Tricycle made of wood painted red with black and gold line decoration and a seat cover in blue textile with blue fringe. In 1817, the German inventor, Karl Friedrich Christian Louis Baron von Drais von Sauerbronn (1785-1851), or Karl von Drais as he called himself, invented the first human-propelled machine, with two in-line wheels, which he called a velocipede (literally "fast feet") or "Laufmaschine" (running machine), which became known as a "Draisine" (English), "Draisienne" (French), or dandy horse or hobby-horse. This machine consisted of two in-line wheels connected by a perch with a cushioned seat, a balance board for resting the arms, and a handle bar attached to the front wheel. The rider sat on the sear and moved forward using a heels-first gait. The first running machine, which was made entirely of wood, was intended to enable von Drais to survey his grounds with greater efficiency. Both the English and the French claim the invention of the "pedal" bicycle in the early 1860s, when pedals were applied directly to the front wheel.
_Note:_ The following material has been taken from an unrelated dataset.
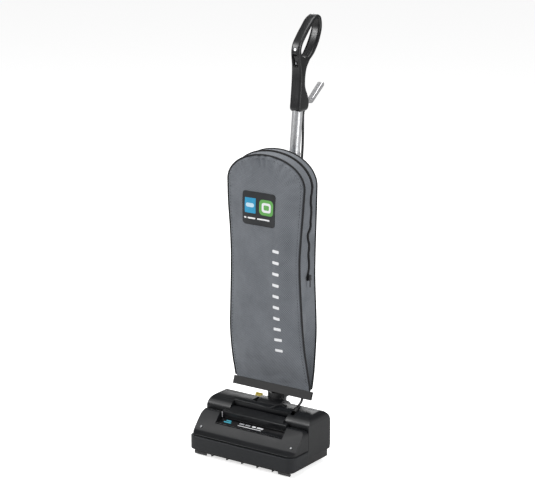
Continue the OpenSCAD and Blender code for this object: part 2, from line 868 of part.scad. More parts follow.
grip_outer = [[257.5, grip_foot, 3], [304, grip_foot, 4], [310, 950, 8], [303, 972, 8],
    [291, 992, 8], [290, 1015, 8], [296, 1040, 8], [312, 1059, 8], [338, 1084, 10],
    [360, 1119, 12], [373, 1160, 14], [362, 1183, 10], [338, 1178, 12], [300, 1146, 14],
    [266, 1110, 12], [261, 1086, 10], [269, 1035, 14], [264.5, 985, 14]];
grip_hole = [[283, 1077, 7], [301, 1071, 7], [322, 1082, 8], [346, 1110, 12],
    [361, 1150, 12], [357, 1170, 7], [338, 1166, 8], [310, 1137, 12], [281, 1107, 8],
    [276, 1090, 6]];

// One half of the grip's form, d inside its skin
module grip_form(d) {
    intersection() {
        along_x(0, shaft_w / 2 - d) difference() {
            polygon(soft(shrink(grip_outer, d)));
            polygon(soft(shrink(grip_hole, -d)));
        }
        union() {
            block(-1, shaft_w / 2 - d, 240, 330, grip_foot, 1052);
            block(-1, loop_w / 2 - d, 240, 400, 1000, 1200);
        }
    }
}

// Right half for side 1, left half for side -1
module grip_half(side) {
    difference() {
        on_side(side) grip_form(0);
        difference() {
            on_side(side) grip_form(3);
            block(-40, 40, 240, 400, grip_foot, 996);
            block(-40, 40, 240, 340, 1100, 1108);
        }
        on_tube() translate([0, 0, 700]) cylinder(h = tube_len - 699.5, r = tube_r);
        block(-9.2, 9.2, 240, 276.7, rocker_z - 17.5, rocker_z + 17.5);
        rod_y(240, 272, 0, lamp_z, 4);
        translate([gland_at[0], gland_at[1], grip_foot - 1]) cylinder(h = 17, r = 4.5);
        rod_y(296, 330, 0, hook_z, 5);
        for (p = screw_places) rod_x(p[2] - 4, p[2] + 1, p[0], p[1], 3);
    }
}

module on_side(side) {
    if (side < 0) mirror([1, 0, 0]) children();
    else children();
}

module grip_right() {
    color([0.08, 0.08, 0.09]) placed() grip_half(1);
}

module grip_left() {
    color([0.08, 0.08, 0.09]) placed() grip_half(-1);
}

// Screws of the grip's halves and of the neck's clamp
module handle_screws() {
    color([0.6, 0.6, 0.62]) placed() {
        for (p = screw_places) rod_x(p[2] - 2.5, p[2] - 0.5, p[0], p[1], 3);
        on_tube() {
            translate([0, 24.2, 52]) rotate([90, 0, 0]) cylinder(h = 8, r = 2.2);
            translate([0, 26, 52]) rotate([90, 0, 0]) cylinder(h = 2, r = 4);
        }
    }
}

// Rocker at rest with its lower half pressed, on trunnions in the switch body
module rocker_switch() {
    color([0.12, 0.12, 0.13]) placed() {
        along_x(-6, 6) polygon(soft([[269.5, 1053.5, 0.6], [274.4, 1053.5, 0.6],
            [271.4, 1078.5, 0.6], [266.4, 1078.5, 1], [269.5, rocker_z, 3]], 3));
        rod_x(-7.5, 7.5, rocker_y, rocker_z, 1.4);
    }
}

module switch_body() {
    color([0.06, 0.06, 0.06]) placed() difference() {
        block(-9, 9, 266.5, 276.5, rocker_z - 17, rocker_z + 17);
        block(-6.5, 6.5, 240, 275, rocker_z - 15, rocker_z + 15);
        rod_x(-7.7, 7.7, rocker_y, rocker_z, 1.46);
    }
}

module switch_lamp() {
    color([0.95, 0.95, 0.97]) placed() rod_y(261.5, 272, 0, lamp_z, 3.9);
}

module lead_gland() {
    color([0.05, 0.05, 0.05]) placed() translate([gland_at[0], gland_at[1], 0]) difference() {
        translate([0, 0, grip_foot - 4]) cylinder(h = 18, r = 4.5);
        translate([0, 0, grip_foot - 10]) cylinder(h = 40, r = 3.6);
    }
}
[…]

Known as bone shakers, these ambulatory devices were extremely uncomfortable since they was also made entirely of wood, then later with metal tires, and the combination of these with the cobblestone roads of the day made for an extremely uncomfortable ride. Although Charles Goodyear (1800-1860) discovered vulcanized rubber in 1839, it was not patented until 1844. Rubber as material for tires was used experimentally in the 1870s; the inflatable tire was invented by 1881 when it first appeared at the 1881 Paris World's Fair where it was shown along with the first "electric sewing machine." Adult pedal tricycles are known to have existed from the mid to late 1860s. Tricycles became a popular alternative to the high-wheeled Ordinary bicycle as a allegedly more stable and safer form of transportation, but the two-wheeled bicycles continued to be favored. The tires on this example appear to be made from wooden buggy wheels.